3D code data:
== == ==
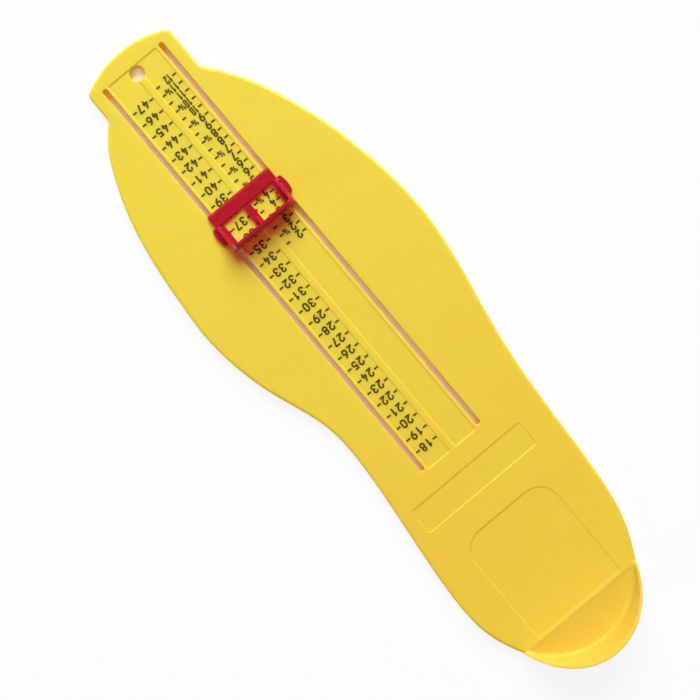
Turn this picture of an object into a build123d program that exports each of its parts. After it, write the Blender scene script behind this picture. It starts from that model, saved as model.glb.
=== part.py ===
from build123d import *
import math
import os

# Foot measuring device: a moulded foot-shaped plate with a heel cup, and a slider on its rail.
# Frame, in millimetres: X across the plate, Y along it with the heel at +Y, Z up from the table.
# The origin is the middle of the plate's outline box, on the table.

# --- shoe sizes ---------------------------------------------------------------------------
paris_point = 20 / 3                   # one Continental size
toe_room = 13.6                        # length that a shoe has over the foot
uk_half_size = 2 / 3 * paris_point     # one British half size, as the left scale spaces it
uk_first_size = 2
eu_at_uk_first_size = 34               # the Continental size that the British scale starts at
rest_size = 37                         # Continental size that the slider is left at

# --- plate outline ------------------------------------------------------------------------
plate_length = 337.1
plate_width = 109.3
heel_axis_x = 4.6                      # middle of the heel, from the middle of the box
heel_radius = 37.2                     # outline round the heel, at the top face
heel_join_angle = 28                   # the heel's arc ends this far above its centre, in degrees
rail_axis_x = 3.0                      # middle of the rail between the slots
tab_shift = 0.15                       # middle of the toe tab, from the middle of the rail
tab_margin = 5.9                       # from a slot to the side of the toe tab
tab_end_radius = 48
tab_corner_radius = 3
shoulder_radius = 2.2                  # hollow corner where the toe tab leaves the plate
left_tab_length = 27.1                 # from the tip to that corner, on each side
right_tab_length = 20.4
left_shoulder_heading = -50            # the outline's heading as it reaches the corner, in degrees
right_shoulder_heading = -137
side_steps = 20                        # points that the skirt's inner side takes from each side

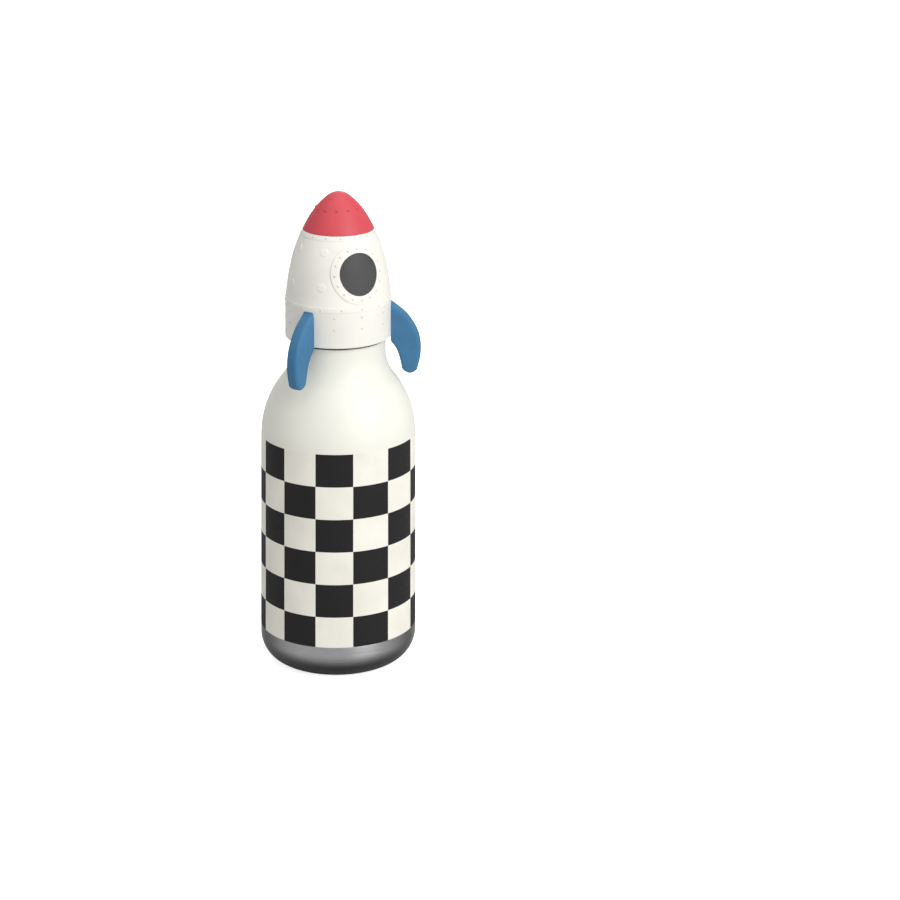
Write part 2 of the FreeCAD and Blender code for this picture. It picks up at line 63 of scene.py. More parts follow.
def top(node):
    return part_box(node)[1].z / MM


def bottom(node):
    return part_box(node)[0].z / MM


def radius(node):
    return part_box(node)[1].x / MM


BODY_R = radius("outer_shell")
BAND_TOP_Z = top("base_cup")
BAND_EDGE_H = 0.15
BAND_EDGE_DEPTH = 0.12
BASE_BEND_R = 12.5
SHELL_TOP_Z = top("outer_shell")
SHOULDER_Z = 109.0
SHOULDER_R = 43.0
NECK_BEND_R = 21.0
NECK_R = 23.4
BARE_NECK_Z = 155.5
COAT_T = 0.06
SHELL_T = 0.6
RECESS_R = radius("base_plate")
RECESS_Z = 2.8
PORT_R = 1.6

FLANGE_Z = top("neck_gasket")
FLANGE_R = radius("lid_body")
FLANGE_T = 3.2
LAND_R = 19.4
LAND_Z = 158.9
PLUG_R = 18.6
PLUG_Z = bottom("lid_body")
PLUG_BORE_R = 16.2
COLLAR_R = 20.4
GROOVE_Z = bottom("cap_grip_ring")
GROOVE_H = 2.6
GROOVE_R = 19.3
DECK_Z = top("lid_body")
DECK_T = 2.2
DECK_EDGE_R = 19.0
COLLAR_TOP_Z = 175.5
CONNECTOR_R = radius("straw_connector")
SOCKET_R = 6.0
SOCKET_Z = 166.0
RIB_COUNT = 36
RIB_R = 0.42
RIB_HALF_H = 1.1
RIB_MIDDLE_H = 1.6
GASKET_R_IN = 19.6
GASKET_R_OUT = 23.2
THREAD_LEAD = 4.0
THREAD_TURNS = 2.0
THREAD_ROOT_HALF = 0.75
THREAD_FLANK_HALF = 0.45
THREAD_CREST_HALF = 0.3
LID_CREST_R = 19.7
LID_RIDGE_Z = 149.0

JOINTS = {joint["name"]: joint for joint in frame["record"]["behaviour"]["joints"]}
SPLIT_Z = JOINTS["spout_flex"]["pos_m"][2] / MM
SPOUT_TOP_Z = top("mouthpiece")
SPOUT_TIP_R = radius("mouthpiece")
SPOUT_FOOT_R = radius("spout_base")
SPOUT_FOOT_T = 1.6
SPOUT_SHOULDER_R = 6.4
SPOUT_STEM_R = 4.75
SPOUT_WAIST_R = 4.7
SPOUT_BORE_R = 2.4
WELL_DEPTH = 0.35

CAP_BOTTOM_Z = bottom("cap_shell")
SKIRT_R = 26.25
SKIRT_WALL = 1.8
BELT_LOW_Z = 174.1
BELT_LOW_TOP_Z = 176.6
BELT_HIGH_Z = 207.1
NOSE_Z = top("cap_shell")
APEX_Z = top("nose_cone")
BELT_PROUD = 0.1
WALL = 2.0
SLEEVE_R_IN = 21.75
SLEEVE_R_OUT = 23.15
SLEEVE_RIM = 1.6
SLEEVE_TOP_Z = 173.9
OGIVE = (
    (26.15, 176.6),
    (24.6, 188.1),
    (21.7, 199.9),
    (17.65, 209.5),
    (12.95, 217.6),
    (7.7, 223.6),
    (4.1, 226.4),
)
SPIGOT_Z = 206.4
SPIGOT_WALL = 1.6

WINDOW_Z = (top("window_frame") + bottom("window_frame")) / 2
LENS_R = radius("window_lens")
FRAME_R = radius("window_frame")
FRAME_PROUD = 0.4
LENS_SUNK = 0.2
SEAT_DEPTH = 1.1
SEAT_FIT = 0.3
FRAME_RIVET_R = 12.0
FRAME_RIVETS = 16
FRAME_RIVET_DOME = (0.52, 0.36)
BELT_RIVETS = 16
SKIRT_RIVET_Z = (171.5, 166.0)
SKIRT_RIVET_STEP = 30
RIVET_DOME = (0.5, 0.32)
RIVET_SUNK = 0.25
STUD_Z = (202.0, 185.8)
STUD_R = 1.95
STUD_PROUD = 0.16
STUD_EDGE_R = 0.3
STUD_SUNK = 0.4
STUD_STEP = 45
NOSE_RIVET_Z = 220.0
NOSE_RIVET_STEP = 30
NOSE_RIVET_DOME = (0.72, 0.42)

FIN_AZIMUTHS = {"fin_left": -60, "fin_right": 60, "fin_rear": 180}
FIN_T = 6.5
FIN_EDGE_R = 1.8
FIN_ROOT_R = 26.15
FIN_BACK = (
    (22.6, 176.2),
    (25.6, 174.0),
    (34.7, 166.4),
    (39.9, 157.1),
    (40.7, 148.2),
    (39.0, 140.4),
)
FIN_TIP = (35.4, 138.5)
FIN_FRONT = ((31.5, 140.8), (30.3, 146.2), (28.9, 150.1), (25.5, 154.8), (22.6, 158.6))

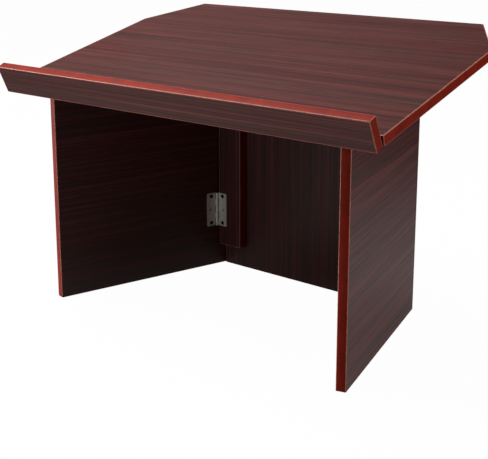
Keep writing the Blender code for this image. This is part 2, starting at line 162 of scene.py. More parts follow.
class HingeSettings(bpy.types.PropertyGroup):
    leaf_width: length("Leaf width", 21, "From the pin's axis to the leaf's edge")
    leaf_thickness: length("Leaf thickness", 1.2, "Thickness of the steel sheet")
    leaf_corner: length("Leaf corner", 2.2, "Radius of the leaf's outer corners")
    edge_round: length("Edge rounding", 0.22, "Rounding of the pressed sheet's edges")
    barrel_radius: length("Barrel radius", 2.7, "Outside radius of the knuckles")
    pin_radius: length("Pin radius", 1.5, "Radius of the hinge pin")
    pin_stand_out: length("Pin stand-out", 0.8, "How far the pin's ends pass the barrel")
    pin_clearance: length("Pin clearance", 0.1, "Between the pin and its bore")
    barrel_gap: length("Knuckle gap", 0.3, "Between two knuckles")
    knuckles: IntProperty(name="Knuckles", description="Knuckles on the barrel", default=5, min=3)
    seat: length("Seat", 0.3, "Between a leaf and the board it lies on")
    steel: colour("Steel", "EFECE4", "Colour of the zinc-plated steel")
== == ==
_JOB_. Give back the data above exactly as it appears.

_TASK ANSWER_.
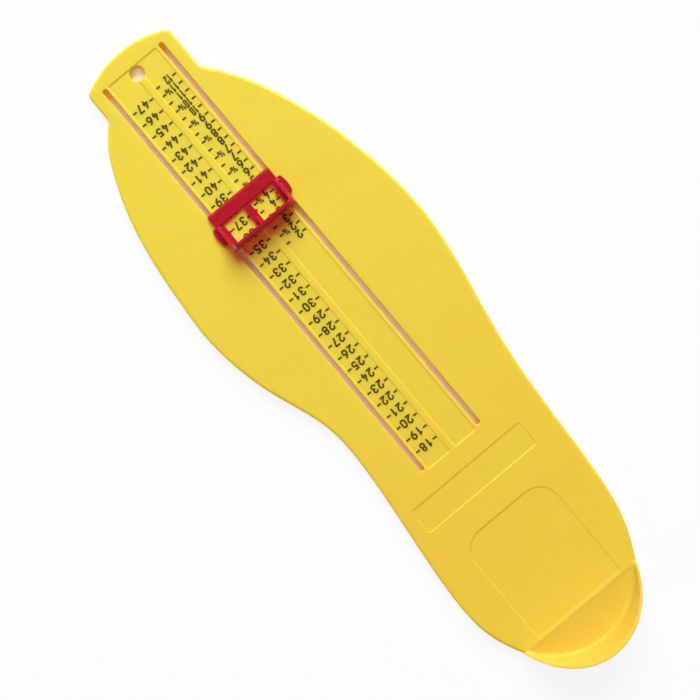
Turn this picture of an object into a build123d program that exports each of its parts. After it, write the Blender scene script behind this picture. It starts from that model, saved as model.glb.
=== part.py ===
from build123d import *
import math
import os

# Foot measuring device: a moulded foot-shaped plate with a heel cup, and a slider on its rail.
# Frame, in millimetres: X across the plate, Y along it with the heel at +Y, Z up from the table.
# The origin is the middle of the plate's outline box, on the table.

# --- shoe sizes ---------------------------------------------------------------------------
paris_point = 20 / 3                   # one Continental size
toe_room = 13.6                        # length that a shoe has over the foot
uk_half_size = 2 / 3 * paris_point     # one British half size, as the left scale spaces it
uk_first_size = 2
eu_at_uk_first_size = 34               # the Continental size that the British scale starts at
rest_size = 37                         # Continental size that the slider is left at

# --- plate outline ------------------------------------------------------------------------
plate_length = 337.1
plate_width = 109.3
heel_axis_x = 4.6                      # middle of the heel, from the middle of the box
heel_radius = 37.2                     # outline round the heel, at the top face
heel_join_angle = 28                   # the heel's arc ends this far above its centre, in degrees
rail_axis_x = 3.0                      # middle of the rail between the slots
tab_shift = 0.15                       # middle of the toe tab, from the middle of the rail
tab_margin = 5.9                       # from a slot to the side of the toe tab
tab_end_radius = 48
tab_corner_radius = 3
shoulder_radius = 2.2                  # hollow corner where the toe tab leaves the plate
left_tab_length = 27.1                 # from the tip to that corner, on each side
right_tab_length = 20.4
left_shoulder_heading = -50            # the outline's heading as it reaches the corner, in degrees
right_shoulder_heading = -137
side_steps = 20                        # points that the skirt's inner side takes from each side

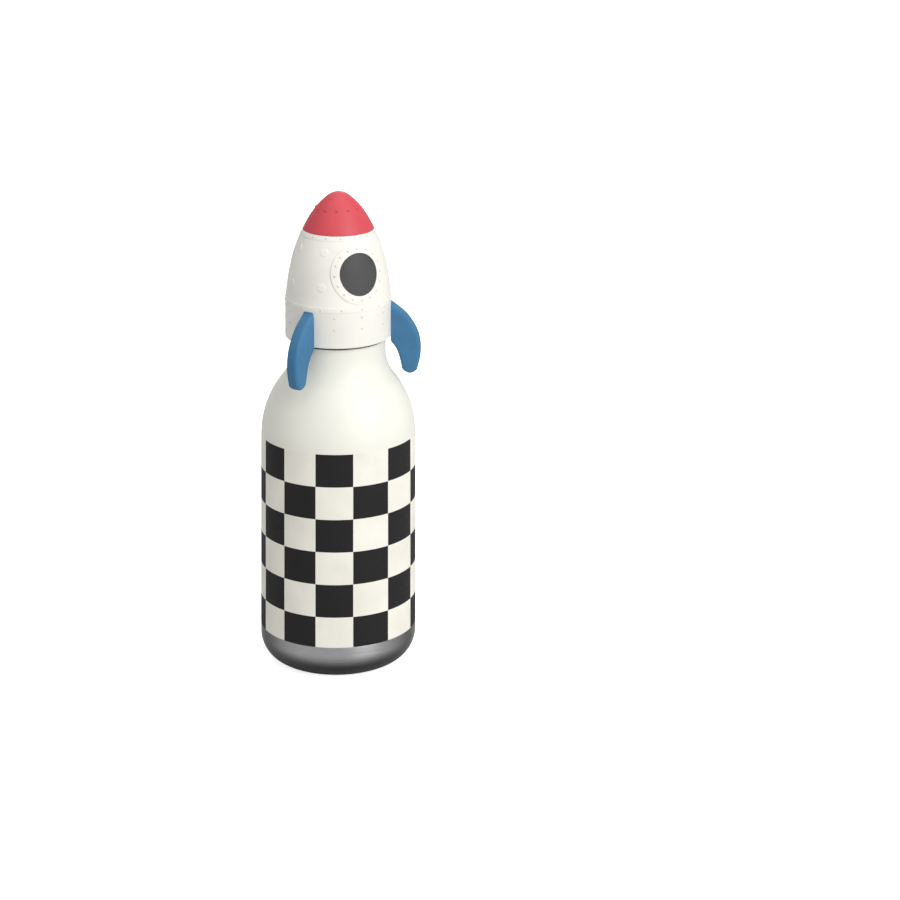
Write part 2 of the FreeCAD and Blender code for this picture. It picks up at line 63 of scene.py. More parts follow.
def top(node):
    return part_box(node)[1].z / MM


def bottom(node):
    return part_box(node)[0].z / MM


def radius(node):
    return part_box(node)[1].x / MM


BODY_R = radius("outer_shell")
BAND_TOP_Z = top("base_cup")
BAND_EDGE_H = 0.15
BAND_EDGE_DEPTH = 0.12
BASE_BEND_R = 12.5
SHELL_TOP_Z = top("outer_shell")
SHOULDER_Z = 109.0
SHOULDER_R = 43.0
NECK_BEND_R = 21.0
NECK_R = 23.4
BARE_NECK_Z = 155.5
COAT_T = 0.06
SHELL_T = 0.6
RECESS_R = radius("base_plate")
RECESS_Z = 2.8
PORT_R = 1.6

FLANGE_Z = top("neck_gasket")
FLANGE_R = radius("lid_body")
FLANGE_T = 3.2
LAND_R = 19.4
LAND_Z = 158.9
PLUG_R = 18.6
PLUG_Z = bottom("lid_body")
PLUG_BORE_R = 16.2
COLLAR_R = 20.4
GROOVE_Z = bottom("cap_grip_ring")
GROOVE_H = 2.6
GROOVE_R = 19.3
DECK_Z = top("lid_body")
DECK_T = 2.2
DECK_EDGE_R = 19.0
COLLAR_TOP_Z = 175.5
CONNECTOR_R = radius("straw_connector")
SOCKET_R = 6.0
SOCKET_Z = 166.0
RIB_COUNT = 36
RIB_R = 0.42
RIB_HALF_H = 1.1
RIB_MIDDLE_H = 1.6
GASKET_R_IN = 19.6
GASKET_R_OUT = 23.2
THREAD_LEAD = 4.0
THREAD_TURNS = 2.0
THREAD_ROOT_HALF = 0.75
THREAD_FLANK_HALF = 0.45
THREAD_CREST_HALF = 0.3
LID_CREST_R = 19.7
LID_RIDGE_Z = 149.0

JOINTS = {joint["name"]: joint for joint in frame["record"]["behaviour"]["joints"]}
SPLIT_Z = JOINTS["spout_flex"]["pos_m"][2] / MM
SPOUT_TOP_Z = top("mouthpiece")
SPOUT_TIP_R = radius("mouthpiece")
SPOUT_FOOT_R = radius("spout_base")
SPOUT_FOOT_T = 1.6
SPOUT_SHOULDER_R = 6.4
SPOUT_STEM_R = 4.75
SPOUT_WAIST_R = 4.7
SPOUT_BORE_R = 2.4
WELL_DEPTH = 0.35

CAP_BOTTOM_Z = bottom("cap_shell")
SKIRT_R = 26.25
SKIRT_WALL = 1.8
BELT_LOW_Z = 174.1
BELT_LOW_TOP_Z = 176.6
BELT_HIGH_Z = 207.1
NOSE_Z = top("cap_shell")
APEX_Z = top("nose_cone")
BELT_PROUD = 0.1
WALL = 2.0
SLEEVE_R_IN = 21.75
SLEEVE_R_OUT = 23.15
SLEEVE_RIM = 1.6
SLEEVE_TOP_Z = 173.9
OGIVE = (
    (26.15, 176.6),
    (24.6, 188.1),
    (21.7, 199.9),
    (17.65, 209.5),
    (12.95, 217.6),
    (7.7, 223.6),
    (4.1, 226.4),
)
SPIGOT_Z = 206.4
SPIGOT_WALL = 1.6

WINDOW_Z = (top("window_frame") + bottom("window_frame")) / 2
LENS_R = radius("window_lens")
FRAME_R = radius("window_frame")
FRAME_PROUD = 0.4
LENS_SUNK = 0.2
SEAT_DEPTH = 1.1
SEAT_FIT = 0.3
FRAME_RIVET_R = 12.0
FRAME_RIVETS = 16
FRAME_RIVET_DOME = (0.52, 0.36)
BELT_RIVETS = 16
SKIRT_RIVET_Z = (171.5, 166.0)
SKIRT_RIVET_STEP = 30
RIVET_DOME = (0.5, 0.32)
RIVET_SUNK = 0.25
STUD_Z = (202.0, 185.8)
STUD_R = 1.95
STUD_PROUD = 0.16
STUD_EDGE_R = 0.3
STUD_SUNK = 0.4
STUD_STEP = 45
NOSE_RIVET_Z = 220.0
NOSE_RIVET_STEP = 30
NOSE_RIVET_DOME = (0.72, 0.42)

FIN_AZIMUTHS = {"fin_left": -60, "fin_right": 60, "fin_rear": 180}
FIN_T = 6.5
FIN_EDGE_R = 1.8
FIN_ROOT_R = 26.15
FIN_BACK = (
    (22.6, 176.2),
    (25.6, 174.0),
    (34.7, 166.4),
    (39.9, 157.1),
    (40.7, 148.2),
    (39.0, 140.4),
)
FIN_TIP = (35.4, 138.5)
FIN_FRONT = ((31.5, 140.8), (30.3, 146.2), (28.9, 150.1), (25.5, 154.8), (22.6, 158.6))

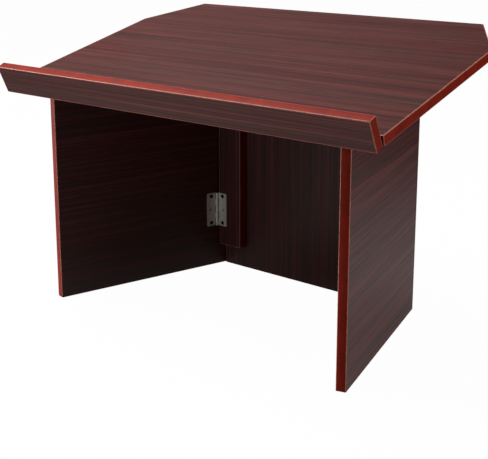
Keep writing the Blender code for this image. This is part 2, starting at line 162 of scene.py. More parts follow.
class HingeSettings(bpy.types.PropertyGroup):
    leaf_width: length("Leaf width", 21, "From the pin's axis to the leaf's edge")
    leaf_thickness: length("Leaf thickness", 1.2, "Thickness of the steel sheet")
    leaf_corner: length("Leaf corner", 2.2, "Radius of the leaf's outer corners")
    edge_round: length("Edge rounding", 0.22, "Rounding of the pressed sheet's edges")
    barrel_radius: length("Barrel radius", 2.7, "Outside radius of the knuckles")
    pin_radius: length("Pin radius", 1.5, "Radius of the hinge pin")
    pin_stand_out: length("Pin stand-out", 0.8, "How far the pin's ends pass the barrel")
    pin_clearance: length("Pin clearance", 0.1, "Between the pin and its bore")
    barrel_gap: length("Knuckle gap", 0.3, "Between two knuckles")
    knuckles: IntProperty(name="Knuckles", description="Knuckles on the barrel", default=5, min=3)
    seat: length("Seat", 0.3, "Between a leaf and the board it lies on")
    steel: colour("Steel", "EFECE4", "Colour of the zinc-plated steel")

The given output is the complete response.